Sunday, August 22, 2010

Lord Bonkers' Diary: Richard Dimbleby's penis gourd

I returned home from holiday to find the latest Liberator waiting for me. So it is again time to catch up with Rutland's most celebrated fictional peer.

This time his lordship has eschewed a strict daily account of his affairs and employed a looser format in its place.

Nice.

Lions pad across the parched grassland as a Paramount Chief of the Zulus hefts his assegai.

Yes, summer has come to Rutland. The days flow into one another – hence the rather freehand nature of this Diary. I am modelling my literary technique upon the “stream of consciousness” pioneered by Virginia Woolf (or was it Ruel Fox?)

It has not rained for quite some time; hence the dry grass. I shall certainly be selecting a second spinner in home fixtures until further notice.

The lions? I always suspected that we had not crated up all of them when the Bonkers Safari Park was obliged to close so suddenly. (I still maintain that those nuns were the authors of their own misfortune.) For years there has been a tendency for fielders at deep fine leg to disappear when the bowling is from the Pavilion End, but this summer they have grown tired of lurking in the undergrowth and they now wander about the old demesne as though they own the place. (They don’t of course – I have consulted my solicitor.) Still, their very visible presence does serve to discourage Health and Safety inspectors and Conservative canvassers.

And the Zulu chief?
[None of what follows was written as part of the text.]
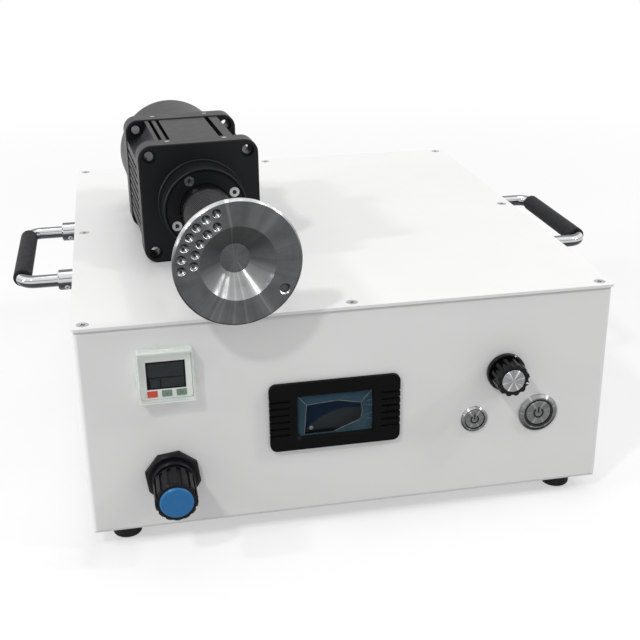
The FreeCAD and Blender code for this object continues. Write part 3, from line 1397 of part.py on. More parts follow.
def mains_inlet():
    """Mould the mains inlet with its socket, pins and fuse drawer."""
    inlet = on_rear("mains_inlet", "inlet_x", "inlet_level")
    pad(inlet, round_box(sketch(inlet), "inlet_plate_width", "inlet_plate_height",
                         "inlet_plate_proud"), "inlet_plate_proud")
    pad(inlet, box_outline(sketch(inlet), "inlet_body_width", "inlet_body_height"),
        "inlet_body_depth", reverse=True)
    right = "socket_width / 2"
    low = "inlet_rise - socket_height / 2"
    high = "inlet_rise + socket_height / 2"
    mouth = outline(sketch(inlet, "inlet_plate_proud"), [
        (f"-({right})", low), (right, low), (right, f"{high} - socket_corner"),
        (f"{right} - socket_corner", high), (f"socket_corner - {right}", high),
        (f"-({right})", f"{high} - socket_corner")])
    cut(inlet, mouth, "socket_depth")
    pins = sketch(inlet, "inlet_plate_proud - socket_depth")
    for step, rise in ((-1, "inlet_rise - pin_height / 2"), (0, "inlet_rise + pin_height / 2"),
                       (1, "inlet_rise - pin_height / 2")):
        box_outline(pins, "pin_width", "pin_height", f"{step} * pin_pitch", rise)
    pad(inlet, pins, "pin_length")
    drawer_hole = box_outline(sketch(inlet, "inlet_plate_proud"),
                              "drawer_width + 2 * fit_gap", "drawer_height + 2 * fit_gap",
                              "0", "-drawer_drop")
    cut(inlet, drawer_hole, "inlet_plate_proud + drawer_depth")
    drawer = on_rear("fuse_drawer", "inlet_x", "inlet_level - drawer_drop")
    pad(drawer, box_outline(sketch(drawer, "inlet_plate_proud"), "drawer_width",
                            "drawer_height"), "drawer_depth", reverse=True)
    pad(drawer, round_box(sketch(drawer, "inlet_plate_proud"), "drawer_width",
                          "drawer_height", "drawer_lip / 2"), "drawer_lip")
    well = box_outline(sketch(drawer, "-drawer_height / 2", "XZ_Plane"), "fuse_width",
                       "fuse_length", "0", "inlet_plate_proud - drawer_depth / 2")
    cut(drawer, well, "fuse_width", reverse=True)


def cooling_fan():
    """Build the axial fan behind the rear grille: frame with spider, and bladed rotor."""
    frame = on_rear("fan_frame", "fan_x", "fan_level")
    rear = "-sheet_wall - fan_depth"
    pad(frame, round_box(sketch(frame, "-sheet_wall"), "fan_width", "fan_width",
                         "fan_width / 16"), "fan_depth", reverse=True)
    cut(frame, circle(sketch(frame, "-sheet_wall"), "0", "0", "fan_bore"), "fan_depth")
    spider = box_outline(sketch(frame, rear), "fan_bore + fan_blade", "spider_width")
    pad(frame, spider, "spider_depth")
    cross = box_outline(sketch(frame, rear), "spider_width", "fan_bore + fan_blade")
    pad(frame, cross, "spider_depth")
    pad(frame, circle(sketch(frame, rear), "0", "0", "fan_hub"), "spider_depth")
    post = circle(sketch(frame, rear), "0", "0", "fan_bearing - 2 * running_fit")
    pad(frame, post, "fan_depth / 2")
    rotor = on_rear("fan_rotor", "fan_x", "fan_level")
    hub_rear = f"{rear} + spider_depth + fan_tip_gap"
    hub_front = "-sheet_wall - fan_tip_gap * 2"
    turned(rotor, [
        ("fan_bearing / 2", hub_rear), ("fan_hub / 2", hub_rear), ("fan_hub / 2", hub_front),
        ("0", hub_front), ("0", f"{rear} + fan_depth / 2 + fan_tip_gap"),
        ("fan_bearing / 2", f"{rear} + fan_depth / 2 + fan_tip_gap")])
    blade = sketch(rotor, "fan_hub / 2 - fan_blade", "YZ_Plane")
    depth = "fan_depth / 4"
    middle = f"(({hub_rear}) + ({hub_front})) / 2"
    outline(blade, [
        (f"-({depth}) - fan_blade", f"{middle} - {depth}"),
        (f"-({depth}) + fan_blade / 2", f"{middle} - {depth}"),
        (f"{depth} + fan_blade / 2", f"{middle} + {depth}"),
        (f"{depth} - fan_blade", f"{middle} + {depth}")])
    vane = pad(rotor, blade, "(fan_bore - fan_hub) / 2 + fan_blade - fan_tip_gap")
    around(rotor, vane, FAN_BLADES)


def gas_fittings():
    """Turn the two bulkhead unions for the gas in and the gas to the head."""
    unions = on_rear("gas_fittings", "fitting_x", "fitting_level", group=True)

    def both(lift, width, sides=0):
        """Draw a ring at each union."""
        drawing = sketch(unions, lift)
        for side in (-1, 1):
            x = f"{side} * fitting_pitch / 2"
            if sides:
                polygon(drawing, width, sides, 30, x)
            else:
                circle(drawing, x, "0", width)
            circle(drawing, x, "0", "fitting_bore")
        return drawing

    pad(unions, both("0", "fitting_hex", 6), "fitting_reach / 4")
    pad(unions, both("fitting_reach / 4", "fitting_thread"), "fitting_reach / 4")
    pad(unions, both("fitting_reach / 2", "fitting_cap"), "fitting_reach / 2")
    outer = of_radius("fitting_cap / 2")
    bevelled(unions, level_edges(unions, "fitting_reach", outer), "wide_bevel")
    pad(unions, both("0", "fitting_thread"), "fitting_inside", reverse=True)
    pad(unions, both("-sheet_wall", "fitting_hex", 6), "fitting_reach / 4", reverse=True)


def head_socket():
    """Turn the round socket that the head's cable plugs into."""
    socket = on_rear("head_socket", "head_socket_x", "head_socket_level")
    turned(socket, [
        ("0", "-head_socket_depth"), ("head_socket_barrel / 2", "-head_socket_depth"),
        ("head_socket_barrel / 2", "0"), ("head_socket_width / 2", "0"),
        ("head_socket_width / 2", "head_socket_proud / 4"),
        ("head_socket_barrel / 2", "head_socket_proud / 4"),
        ("head_socket_barrel / 2", "head_socket_proud"),
        ("head_socket_bore / 2", "head_socket_proud"), ("head_socket_bore / 2", "0"),
        ("0", "0")])
    pins = sketch(socket)
    for turn in range(0, 360, 90):
        circle(pins, f"head_socket_bore / 4 * cos({turn})",
               f"head_socket_bore / 4 * sin({turn})", "head_socket_bore / 8")
    pad(socket, pins, "head_socket_proud * 2 / 3")


def inner_modules():
    """Build what the cabinet holds: supply, transformer, control board and gas valve."""
    supply = piece("power_supply", "case_width / 4",
                   "rear_y - fan_depth - supply_gap - supply_length / 2", "floor_z", roll="0")
    pad(supply, box_outline(sketch(supply), "supply_width", "supply_length"), "supply_height")
    slits = sketch(supply, "supply_height")
    box_outline(slits, "supply_width - 2 * slit_pitch", "slit_width", "0",
                f"-{(SUPPLY_SLITS - 1) / 2} * slit_pitch")
    slit = cut(supply, slits, "slit_depth")
    in_line(supply, slit, "Y_Axis", "slit_pitch", SUPPLY_SLITS)
    transformer = piece("hv_transformer", "-case_width / 12", "middle_y", "floor_z", roll="0")
    pad(transformer, box_outline(sketch(transformer), "core_width", "core_depth"), "core_height")
    coil = round_box(sketch(transformer, "coil_lift"), "coil_width", "coil_depth", "coil_corner")
    pad(transformer, coil, "core_height - 2 * coil_lift")
    terminals = sketch(transformer, "core_height")
    for side in (-1, 1):
        circle(terminals, f"{side} * core_width / 4", "0", "terminal_width")
    pad(transformer, terminals, "terminal_height")
    board = piece("control_board", "case_width / 4", "front_y + board_setback", "floor_z",
                  roll="0")
    feet = sketch(board)
    for x in (-1, 1):
        for y in (-1, 1):
            circle(feet, f"{x} * (board_width / 2 - standoff_width)",
                   f"{y} * (board_length / 2 - standoff_width)", "standoff_width")
    card = sketch(board, "standoff_height")
    pad(board, box_outline(card, "board_width", "board_length"), "board_thickness")
    pad(board, feet, "standoff_height")
    deck = "standoff_height + board_thickness"
    block = box_outline(sketch(board, deck), "relay_width", "relay_length", "-board_width / 5",
                        "board_length / 6")
    pad(board, block, "relay_height")
    cans = sketch(board, deck)
    for step in (-1, 0, 1):
        circle(cans, "board_width / 5", f"{step} * board_length / 4", "can_width")
    pad(board, cans, "can_height")
    valve = piece("solenoid_valve", "fitting_x + fitting_pitch", "middle_y + case_depth / 8",
                  "floor_z", roll="0")
    pad(valve, box_outline(sketch(valve), "valve_width", "valve_length"), "valve_height")
    coil_can = round_box(sketch(valve, "valve_height"), "valve_coil", "valve_coil",
                         "valve_coil / 6")
    pad(valve, coil_can, "valve_coil_height")
    through = circle(sketch(valve, "0", "XZ_Plane"), "0", "valve_height / 2", "valve_width / 3")
    cut(valve, through, "2 * valve_length", middle=True)


def build():
    """Build every piece."""
    base_tray()
    front_panel()
    rear_panel()
    lid()
    rubber_feet()
    side_handle("left", "180", "-1")
    side_handle("right", "0", "1")
    handle_ferrules()
    power_meter()
    pressure_switch()
    push_button("start_button", "start_x", "start_head", "start_barrel", "start_cap",
                "start_proud", "start_depth", "start_travel")
    push_button("power_button", "power_button_x", "power_button_head", "power_button_barrel",
                "power_button_cap", "power_button_proud", "power_button_depth",
                "power_button_travel")
    panel_nuts()
    power_control()
    gas_regulator()
    head_housing()
    bearing_cap()
    head_drive()
    nozzle()
    electrode()
    head_ports()
    mains_inlet()
    cooling_fan()
    gas_fittings()
    head_socket()
    inner_modules()


def check_and_export():
    """Check every object, then write each piece to its own file."""
    doc.recompute()
    for item in doc.Objects:
        if "Invalid" in item.State or "Error" in item.State:
            raise RuntimeError(f"{item.Label} failed: {item.State}")
    for body in PIECES:
        if body.Shape.isNull() or not body.Shape.isValid():
            raise RuntimeError(f"{body.Label} has no valid shape")
    os.makedirs("parts", exist_ok=True)
    for body in PIECES:
        body.Shape.exportStep(f"parts/{body.Label}.step")
    print(f"{len(PIECES)} pieces written")


build()
check_and_export()
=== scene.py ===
"""Looks of a bench plasma treater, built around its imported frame.

The cabinet, its controls and the plasma head keep their CAD shapes. This script gives every
surface its finish and adds the fine pieces: film, symbols, pointer, threads and screws.
"""

import json
import logging
import math
from dataclasses import dataclass, field
from enum import Enum

import bmesh
import bpy
from mathutils import Matrix, Vector


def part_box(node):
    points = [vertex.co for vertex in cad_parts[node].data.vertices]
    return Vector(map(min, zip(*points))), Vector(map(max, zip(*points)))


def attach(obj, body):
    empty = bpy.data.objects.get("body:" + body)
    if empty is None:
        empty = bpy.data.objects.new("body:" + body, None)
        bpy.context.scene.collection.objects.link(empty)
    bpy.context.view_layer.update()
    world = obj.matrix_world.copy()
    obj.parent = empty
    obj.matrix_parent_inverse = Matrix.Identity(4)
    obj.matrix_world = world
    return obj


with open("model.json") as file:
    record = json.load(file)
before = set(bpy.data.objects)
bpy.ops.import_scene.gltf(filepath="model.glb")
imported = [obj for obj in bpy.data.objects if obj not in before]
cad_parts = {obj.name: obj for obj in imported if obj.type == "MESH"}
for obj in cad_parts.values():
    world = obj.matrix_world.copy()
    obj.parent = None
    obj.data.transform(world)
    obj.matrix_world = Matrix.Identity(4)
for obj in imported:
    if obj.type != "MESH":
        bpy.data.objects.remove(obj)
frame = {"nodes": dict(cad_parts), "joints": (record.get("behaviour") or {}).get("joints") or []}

LOG = logging.getLogger("plasma_treater")
MM = 0.001
WHITE = "#FFFFFF"
FRONT = Vector((0.0, -1.0, 0.0))
Tree = bpy.types.NodeTree
Socket = bpy.types.NodeSocket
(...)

He turns out to be quite a big cheese: as far as I can make out his role in Africa is something like their equivalent of being Lord Lieutenant of Lincolnshire (without, one hopes, the cannibalism). He is here to make a documentary about the Dimbleby family, and when he first arrived at the Hall I had to explain that in primitive societies – and the BBC is a good example – positions are awarded not on merit but on a strictly hereditary basis. Because Richard Dimbleby commentated upon every occasion of state from the launch of the Queen Mary to the conception of Princess Anne, today it is impossible to turn on the moving television without seeing one of his many sons. (They do, however, wear lounge suits, rather than the penis gourd their father favoured.)

I have ever been one to rejoice in giving hospitality, but there is a particularly fat bluebottle in the ointment. My Zulu friend is a little overfond of blowing his vuvuzela. Normally, I would simply adopt a smaller calibre of ear trumpet, but when Meadowcroft heard him playing he took the Chief by the shoulders, hurried him to the potting shed, took out his clarinet and staged a “jam session” that went on all night. Its plangent tones could be heard for miles around.

They are planning another one for this evening. I shall set up my base camp in the Bonkers Arms.